Release Notes: The code has been reorganized into modules. Some iteration constructs have been converted to Python iterators and generators. All text processing internally is now handled as Unicode. Analyzers are back as generators of tokens. The changes to the code to make it more Pythonic appear to have resulted in trading time for space: preliminary tests indicate about a 5% speedup on one dataset in exchange for a 20% increase in memory usage.
Release Notes: This version fixes a bug related to another bug fixed previously.
Release Notes: The main reason for this release is to clean up a minor bug in the indexer.Index wrapper. The default mergeFactor has been changed from 9 to 20 for better performance. The example in simple.py uses a keyword for filename instead of a tokenized and stored Text field. SegmentInfos and FieldInfos have been tidied up to be more Pythonic. close() is called on the open searcher in indexer.Index.setupIndexer.
Release Notes: This version fixes a Windows-only bug in IndexWriter, and adds setMergeFactor to the Index to allow for tuning.
Release Notes: Some minor changes were made for Python 2.3, although a couple of warnings about bit operations remain. This release breaks some code: field.Keyword() must now be used instead of field.Field.Keyword(). If you are using the Indexer wrapper, searches are now more accurate because the query is tokenized first.
Release Notes: A fix for a bug in BooleanQuery, and some other small changes and tweaks. This is a recommended upgrade.
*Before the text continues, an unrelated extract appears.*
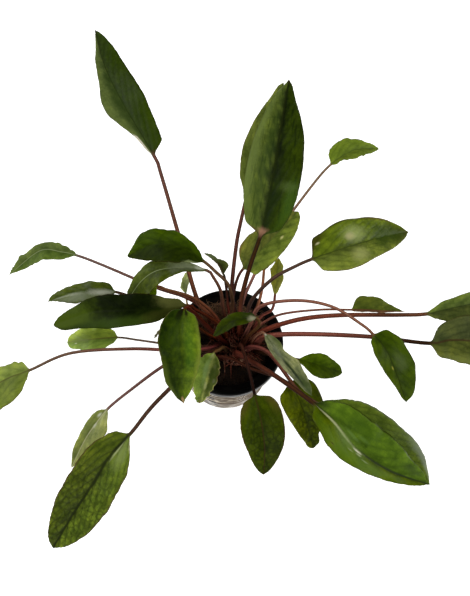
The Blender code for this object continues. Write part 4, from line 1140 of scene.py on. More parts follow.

Release Notes: This release adds performance improvements if you are using the indexer.Index wrapper. Splitter is another Analyzer/Tokenizer derived from David Mertz's article in IBM Developerworks. It is faster than the existing Analyzer and more Pythonic, but it is not Unicode yet. The indexer wrapper continues to use the Unicode tokenizer.
Release Notes: A bug in deletion has been fixed. There is a new improved lupy.indexer.Index wrapper which makes the program a lot easier to use, and handles deletion too.
Release Notes: A Unicode related bug in LowerCaseTokenizer was fixed, and lupy.indexer.Index() was added as an easy wrapper for indexing and searching. A __str__ method was added to Hits, and a __getitem__ method enables indexed access and loops. Examples of the new Index wrapper of indexing email are included. Unicode changes in IndexReader were tweaked.
Release Notes: New Unicode support.